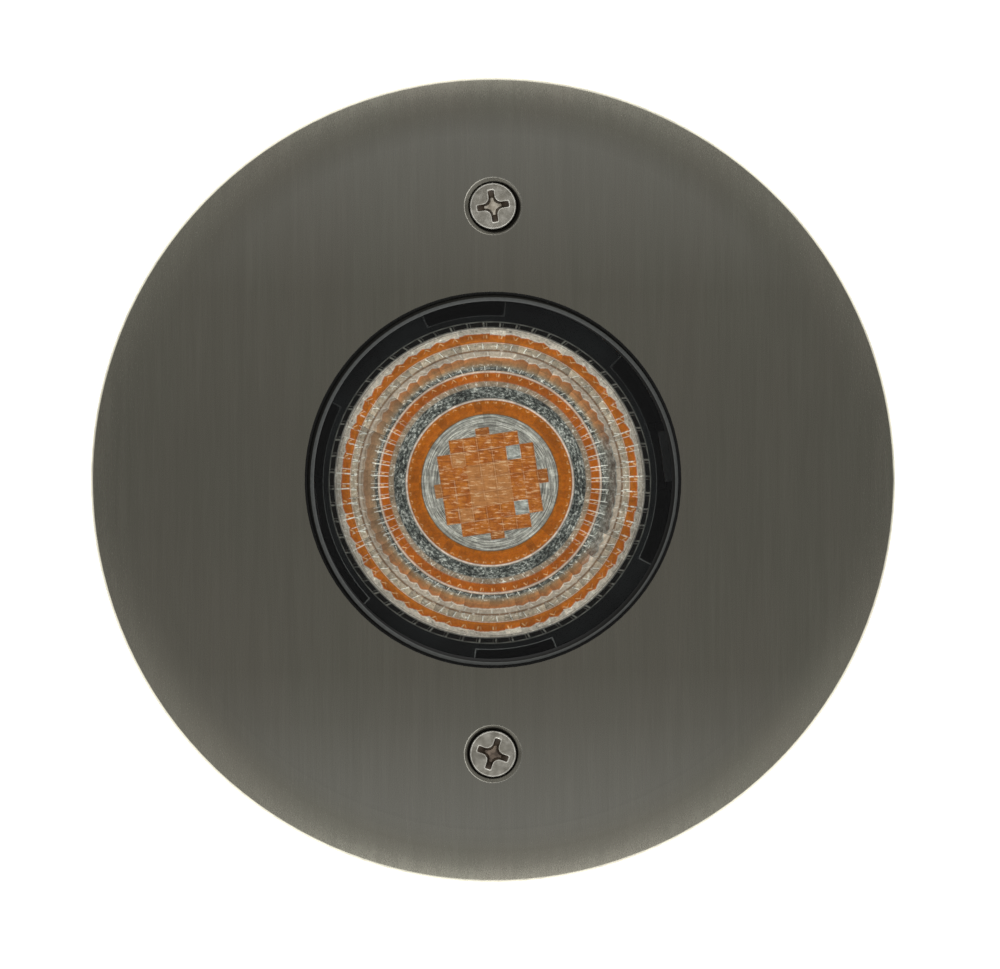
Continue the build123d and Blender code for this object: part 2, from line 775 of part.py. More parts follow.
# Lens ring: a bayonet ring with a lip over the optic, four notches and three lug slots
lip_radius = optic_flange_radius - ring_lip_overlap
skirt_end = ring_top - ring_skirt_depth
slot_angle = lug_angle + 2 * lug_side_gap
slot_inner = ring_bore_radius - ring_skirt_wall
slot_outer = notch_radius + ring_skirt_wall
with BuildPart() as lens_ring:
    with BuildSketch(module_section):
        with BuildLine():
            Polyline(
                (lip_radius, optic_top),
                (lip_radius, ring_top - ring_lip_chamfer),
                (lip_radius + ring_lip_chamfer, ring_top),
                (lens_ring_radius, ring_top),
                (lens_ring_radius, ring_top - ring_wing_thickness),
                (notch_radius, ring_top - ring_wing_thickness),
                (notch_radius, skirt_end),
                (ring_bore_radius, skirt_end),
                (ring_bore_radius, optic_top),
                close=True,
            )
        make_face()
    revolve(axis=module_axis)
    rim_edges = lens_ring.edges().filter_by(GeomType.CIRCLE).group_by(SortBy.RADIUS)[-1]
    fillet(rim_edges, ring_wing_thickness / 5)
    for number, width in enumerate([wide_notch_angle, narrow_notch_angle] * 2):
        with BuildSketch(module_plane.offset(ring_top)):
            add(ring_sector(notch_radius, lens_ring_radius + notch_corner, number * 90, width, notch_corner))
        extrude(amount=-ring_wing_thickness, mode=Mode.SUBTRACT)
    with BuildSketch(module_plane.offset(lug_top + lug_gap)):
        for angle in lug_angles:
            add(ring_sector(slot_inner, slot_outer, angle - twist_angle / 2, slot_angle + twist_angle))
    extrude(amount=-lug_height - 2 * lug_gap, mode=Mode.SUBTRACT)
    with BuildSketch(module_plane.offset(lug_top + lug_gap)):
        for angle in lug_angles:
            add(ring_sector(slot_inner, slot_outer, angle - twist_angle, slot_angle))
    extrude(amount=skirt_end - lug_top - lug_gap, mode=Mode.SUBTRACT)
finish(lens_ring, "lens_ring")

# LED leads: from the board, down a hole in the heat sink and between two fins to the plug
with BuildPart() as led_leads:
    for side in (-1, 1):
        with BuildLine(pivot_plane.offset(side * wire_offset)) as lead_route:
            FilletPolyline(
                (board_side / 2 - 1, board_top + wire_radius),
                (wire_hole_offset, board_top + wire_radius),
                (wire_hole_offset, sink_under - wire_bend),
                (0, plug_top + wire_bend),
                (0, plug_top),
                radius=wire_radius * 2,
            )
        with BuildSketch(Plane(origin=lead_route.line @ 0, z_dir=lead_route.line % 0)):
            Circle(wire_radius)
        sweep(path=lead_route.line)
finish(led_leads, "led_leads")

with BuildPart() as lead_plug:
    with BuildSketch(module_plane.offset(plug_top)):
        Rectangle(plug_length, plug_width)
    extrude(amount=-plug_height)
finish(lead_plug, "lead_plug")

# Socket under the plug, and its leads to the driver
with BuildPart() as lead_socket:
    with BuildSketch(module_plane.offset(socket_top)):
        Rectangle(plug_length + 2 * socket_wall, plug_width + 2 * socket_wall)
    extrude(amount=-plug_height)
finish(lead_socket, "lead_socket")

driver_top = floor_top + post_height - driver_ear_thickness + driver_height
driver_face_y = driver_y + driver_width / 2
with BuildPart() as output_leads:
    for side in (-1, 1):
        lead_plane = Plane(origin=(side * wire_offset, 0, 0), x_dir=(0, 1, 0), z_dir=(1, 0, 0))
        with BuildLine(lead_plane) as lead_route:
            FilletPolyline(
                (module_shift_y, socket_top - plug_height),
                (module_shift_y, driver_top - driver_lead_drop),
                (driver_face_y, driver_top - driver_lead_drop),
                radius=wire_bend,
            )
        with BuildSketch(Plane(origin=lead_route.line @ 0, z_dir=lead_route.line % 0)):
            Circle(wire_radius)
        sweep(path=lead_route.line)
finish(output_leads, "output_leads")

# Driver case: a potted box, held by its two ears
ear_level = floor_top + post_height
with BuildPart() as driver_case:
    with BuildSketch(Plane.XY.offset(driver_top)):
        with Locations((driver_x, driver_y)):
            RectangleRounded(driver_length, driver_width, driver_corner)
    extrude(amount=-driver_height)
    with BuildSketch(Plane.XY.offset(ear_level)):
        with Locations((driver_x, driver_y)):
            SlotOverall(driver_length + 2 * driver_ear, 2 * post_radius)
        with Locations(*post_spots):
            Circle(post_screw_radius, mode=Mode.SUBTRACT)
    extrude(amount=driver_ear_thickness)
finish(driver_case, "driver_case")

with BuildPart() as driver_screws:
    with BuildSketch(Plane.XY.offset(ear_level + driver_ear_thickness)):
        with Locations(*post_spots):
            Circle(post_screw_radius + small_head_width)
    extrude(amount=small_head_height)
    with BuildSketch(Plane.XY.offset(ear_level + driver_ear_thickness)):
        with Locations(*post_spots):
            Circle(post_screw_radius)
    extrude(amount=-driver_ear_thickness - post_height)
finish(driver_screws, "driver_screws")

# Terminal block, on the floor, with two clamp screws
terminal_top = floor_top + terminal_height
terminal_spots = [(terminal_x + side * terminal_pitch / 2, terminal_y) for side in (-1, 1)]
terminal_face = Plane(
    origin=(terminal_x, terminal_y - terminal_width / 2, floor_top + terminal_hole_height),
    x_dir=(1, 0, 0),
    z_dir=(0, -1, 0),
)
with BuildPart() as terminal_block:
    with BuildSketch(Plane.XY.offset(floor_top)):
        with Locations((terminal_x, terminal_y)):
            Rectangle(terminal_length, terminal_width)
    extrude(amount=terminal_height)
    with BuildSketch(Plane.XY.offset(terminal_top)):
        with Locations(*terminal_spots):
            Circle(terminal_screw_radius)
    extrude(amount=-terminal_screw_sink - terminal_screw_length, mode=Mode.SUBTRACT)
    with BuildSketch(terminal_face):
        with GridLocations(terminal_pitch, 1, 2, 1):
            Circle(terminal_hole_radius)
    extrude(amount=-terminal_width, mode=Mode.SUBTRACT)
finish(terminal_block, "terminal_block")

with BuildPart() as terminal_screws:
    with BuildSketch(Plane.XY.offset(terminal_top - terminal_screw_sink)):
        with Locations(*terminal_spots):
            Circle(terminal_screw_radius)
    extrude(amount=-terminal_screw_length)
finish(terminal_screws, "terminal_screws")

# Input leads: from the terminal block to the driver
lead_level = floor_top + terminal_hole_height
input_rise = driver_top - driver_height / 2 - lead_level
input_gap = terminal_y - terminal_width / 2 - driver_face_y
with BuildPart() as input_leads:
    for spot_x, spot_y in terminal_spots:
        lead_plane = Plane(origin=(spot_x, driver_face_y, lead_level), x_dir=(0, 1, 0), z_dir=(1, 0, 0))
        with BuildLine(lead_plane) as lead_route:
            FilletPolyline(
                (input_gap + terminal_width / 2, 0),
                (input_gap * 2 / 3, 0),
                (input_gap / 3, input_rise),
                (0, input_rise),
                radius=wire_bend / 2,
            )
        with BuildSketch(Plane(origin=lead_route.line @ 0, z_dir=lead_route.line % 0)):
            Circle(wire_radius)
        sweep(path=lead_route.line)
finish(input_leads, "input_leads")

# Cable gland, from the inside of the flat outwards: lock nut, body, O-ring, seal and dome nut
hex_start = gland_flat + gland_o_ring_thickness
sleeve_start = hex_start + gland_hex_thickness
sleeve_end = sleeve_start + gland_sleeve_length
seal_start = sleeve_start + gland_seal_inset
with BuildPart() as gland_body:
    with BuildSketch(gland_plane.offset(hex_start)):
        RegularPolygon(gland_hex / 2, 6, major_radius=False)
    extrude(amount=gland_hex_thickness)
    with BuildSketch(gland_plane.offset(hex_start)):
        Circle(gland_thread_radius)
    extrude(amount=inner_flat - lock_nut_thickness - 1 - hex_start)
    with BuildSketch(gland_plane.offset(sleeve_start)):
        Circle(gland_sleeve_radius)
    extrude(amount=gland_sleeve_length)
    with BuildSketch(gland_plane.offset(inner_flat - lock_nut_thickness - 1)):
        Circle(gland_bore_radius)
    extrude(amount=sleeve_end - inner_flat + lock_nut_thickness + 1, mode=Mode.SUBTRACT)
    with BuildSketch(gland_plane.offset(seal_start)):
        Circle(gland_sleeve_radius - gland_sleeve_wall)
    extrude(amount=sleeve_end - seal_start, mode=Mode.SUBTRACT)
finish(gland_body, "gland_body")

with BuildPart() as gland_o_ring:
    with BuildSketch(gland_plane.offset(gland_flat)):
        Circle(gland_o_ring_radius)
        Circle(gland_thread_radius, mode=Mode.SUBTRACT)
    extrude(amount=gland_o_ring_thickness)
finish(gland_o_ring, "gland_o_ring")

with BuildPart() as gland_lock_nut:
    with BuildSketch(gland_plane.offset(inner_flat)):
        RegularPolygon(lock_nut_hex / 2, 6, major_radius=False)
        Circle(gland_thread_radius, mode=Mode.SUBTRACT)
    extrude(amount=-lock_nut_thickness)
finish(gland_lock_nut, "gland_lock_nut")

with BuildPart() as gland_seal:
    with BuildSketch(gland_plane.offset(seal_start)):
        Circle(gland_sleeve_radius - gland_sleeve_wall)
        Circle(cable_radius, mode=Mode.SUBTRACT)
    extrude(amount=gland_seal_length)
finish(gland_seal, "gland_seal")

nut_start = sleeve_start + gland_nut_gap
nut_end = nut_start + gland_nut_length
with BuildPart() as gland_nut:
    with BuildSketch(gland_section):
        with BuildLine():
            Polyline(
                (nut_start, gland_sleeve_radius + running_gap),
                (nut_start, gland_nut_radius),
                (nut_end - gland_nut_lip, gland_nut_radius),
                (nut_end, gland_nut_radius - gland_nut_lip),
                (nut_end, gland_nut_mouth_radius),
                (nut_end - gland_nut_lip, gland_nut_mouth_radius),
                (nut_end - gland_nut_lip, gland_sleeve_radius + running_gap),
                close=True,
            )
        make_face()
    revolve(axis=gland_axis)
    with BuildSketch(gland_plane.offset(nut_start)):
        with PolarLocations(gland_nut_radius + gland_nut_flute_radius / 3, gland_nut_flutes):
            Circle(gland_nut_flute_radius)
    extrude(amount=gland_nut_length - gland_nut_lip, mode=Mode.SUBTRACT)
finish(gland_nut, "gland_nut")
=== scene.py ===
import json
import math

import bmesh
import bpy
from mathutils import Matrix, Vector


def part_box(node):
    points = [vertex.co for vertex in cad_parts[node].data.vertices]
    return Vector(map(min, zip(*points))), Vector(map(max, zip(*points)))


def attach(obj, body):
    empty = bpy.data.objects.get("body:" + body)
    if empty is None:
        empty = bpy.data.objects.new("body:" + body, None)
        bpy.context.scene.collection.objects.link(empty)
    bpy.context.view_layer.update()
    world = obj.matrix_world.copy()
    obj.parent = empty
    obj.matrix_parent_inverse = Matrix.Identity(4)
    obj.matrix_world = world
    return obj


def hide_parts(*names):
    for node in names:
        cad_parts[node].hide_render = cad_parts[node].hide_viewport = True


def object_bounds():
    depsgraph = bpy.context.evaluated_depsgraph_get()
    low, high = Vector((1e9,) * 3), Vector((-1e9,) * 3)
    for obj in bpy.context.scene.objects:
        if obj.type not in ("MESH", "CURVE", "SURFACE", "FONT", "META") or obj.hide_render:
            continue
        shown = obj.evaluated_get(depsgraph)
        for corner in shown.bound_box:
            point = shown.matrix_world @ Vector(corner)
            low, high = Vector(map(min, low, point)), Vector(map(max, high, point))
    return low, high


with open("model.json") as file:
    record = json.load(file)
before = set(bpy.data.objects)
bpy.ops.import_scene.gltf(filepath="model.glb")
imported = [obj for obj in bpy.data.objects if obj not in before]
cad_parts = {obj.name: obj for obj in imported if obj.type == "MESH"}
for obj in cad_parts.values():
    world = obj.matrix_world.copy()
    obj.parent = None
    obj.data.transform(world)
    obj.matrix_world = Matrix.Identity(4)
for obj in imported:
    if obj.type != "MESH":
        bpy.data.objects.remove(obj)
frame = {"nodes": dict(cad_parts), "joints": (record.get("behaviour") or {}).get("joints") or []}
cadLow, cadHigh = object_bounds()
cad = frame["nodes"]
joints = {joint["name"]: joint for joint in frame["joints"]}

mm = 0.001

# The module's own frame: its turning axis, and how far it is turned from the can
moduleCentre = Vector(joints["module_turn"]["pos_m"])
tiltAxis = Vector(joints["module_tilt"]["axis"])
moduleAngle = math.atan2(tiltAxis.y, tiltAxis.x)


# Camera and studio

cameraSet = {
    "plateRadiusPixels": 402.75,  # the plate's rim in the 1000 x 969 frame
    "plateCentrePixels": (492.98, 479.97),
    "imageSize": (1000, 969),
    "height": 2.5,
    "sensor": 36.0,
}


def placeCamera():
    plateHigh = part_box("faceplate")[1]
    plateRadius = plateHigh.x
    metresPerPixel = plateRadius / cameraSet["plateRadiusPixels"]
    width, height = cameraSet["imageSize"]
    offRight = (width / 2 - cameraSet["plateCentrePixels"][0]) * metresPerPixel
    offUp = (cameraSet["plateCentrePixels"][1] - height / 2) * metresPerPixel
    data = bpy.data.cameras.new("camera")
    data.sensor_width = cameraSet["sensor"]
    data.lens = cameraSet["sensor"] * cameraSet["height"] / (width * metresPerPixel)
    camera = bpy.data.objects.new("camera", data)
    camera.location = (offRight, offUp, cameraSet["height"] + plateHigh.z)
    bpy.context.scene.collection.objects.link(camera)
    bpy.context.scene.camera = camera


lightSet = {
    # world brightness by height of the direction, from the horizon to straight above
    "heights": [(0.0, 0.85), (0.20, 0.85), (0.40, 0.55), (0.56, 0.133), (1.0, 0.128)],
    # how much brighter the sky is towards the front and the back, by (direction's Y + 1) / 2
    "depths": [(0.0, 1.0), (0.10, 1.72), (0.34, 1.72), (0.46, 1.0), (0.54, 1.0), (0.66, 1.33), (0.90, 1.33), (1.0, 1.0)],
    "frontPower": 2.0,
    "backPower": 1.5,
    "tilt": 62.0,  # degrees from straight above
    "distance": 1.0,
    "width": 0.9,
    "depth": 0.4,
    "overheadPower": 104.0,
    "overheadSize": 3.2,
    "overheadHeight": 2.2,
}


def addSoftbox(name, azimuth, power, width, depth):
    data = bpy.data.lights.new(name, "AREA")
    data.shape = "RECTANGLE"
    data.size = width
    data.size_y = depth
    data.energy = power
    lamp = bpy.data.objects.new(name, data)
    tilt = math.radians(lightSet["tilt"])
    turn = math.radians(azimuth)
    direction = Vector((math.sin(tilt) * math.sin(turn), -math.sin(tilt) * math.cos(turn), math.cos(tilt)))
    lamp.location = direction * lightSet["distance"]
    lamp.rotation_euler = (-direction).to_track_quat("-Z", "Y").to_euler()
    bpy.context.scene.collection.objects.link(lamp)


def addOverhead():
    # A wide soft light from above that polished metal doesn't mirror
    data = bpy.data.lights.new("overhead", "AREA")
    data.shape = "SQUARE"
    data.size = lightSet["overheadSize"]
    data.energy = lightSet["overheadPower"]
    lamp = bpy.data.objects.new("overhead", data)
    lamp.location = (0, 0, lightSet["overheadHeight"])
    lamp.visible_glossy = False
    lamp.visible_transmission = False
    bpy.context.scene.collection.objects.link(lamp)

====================

» **What to work on**
Solely the line containing "nut_start = sleeve_start + gland_nut_gap", the line containing "Vector(map(max, high, point))", and the lines between them are to be given again, exactly as written.

» **Reply to the task**
nut_start = sleeve_start + gland_nut_gap
nut_end = nut_start + gland_nut_length
with BuildPart() as gland_nut:
    with BuildSketch(gland_section):
        with BuildLine():
            Polyline(
                (nut_start, gland_sleeve_radius + running_gap),
                (nut_start, gland_nut_radius),
                (nut_end - gland_nut_lip, gland_nut_radius),
                (nut_end, gland_nut_radius - gland_nut_lip),
                (nut_end, gland_nut_mouth_radius),
                (nut_end - gland_nut_lip, gland_nut_mouth_radius),
                (nut_end - gland_nut_lip, gland_sleeve_radius + running_gap),
                close=True,
            )
        make_face()
    revolve(axis=gland_axis)
    with BuildSketch(gland_plane.offset(nut_start)):
        with PolarLocations(gland_nut_radius + gland_nut_flute_radius / 3, gland_nut_flutes):
            Circle(gland_nut_flute_radius)
    extrude(amount=gland_nut_length - gland_nut_lip, mode=Mode.SUBTRACT)
finish(gland_nut, "gland_nut")
=== scene.py ===
import json
import math

import bmesh
import bpy
from mathutils import Matrix, Vector


def part_box(node):
    points = [vertex.co for vertex in cad_parts[node].data.vertices]
    return Vector(map(min, zip(*points))), Vector(map(max, zip(*points)))


def attach(obj, body):
    empty = bpy.data.objects.get("body:" + body)
    if empty is None:
        empty = bpy.data.objects.new("body:" + body, None)
        bpy.context.scene.collection.objects.link(empty)
    bpy.context.view_layer.update()
    world = obj.matrix_world.copy()
    obj.parent = empty
    obj.matrix_parent_inverse = Matrix.Identity(4)
    obj.matrix_world = world
    return obj


def hide_parts(*names):
    for node in names:
        cad_parts[node].hide_render = cad_parts[node].hide_viewport = True


def object_bounds():
    depsgraph = bpy.context.evaluated_depsgraph_get()
    low, high = Vector((1e9,) * 3), Vector((-1e9,) * 3)
    for obj in bpy.context.scene.objects:
        if obj.type not in ("MESH", "CURVE", "SURFACE", "FONT", "META") or obj.hide_render:
            continue
        shown = obj.evaluated_get(depsgraph)
        for corner in shown.bound_box:
            point = shown.matrix_world @ Vector(corner)
            low, high = Vector(map(min, low, point)), Vector(map(max, high, point))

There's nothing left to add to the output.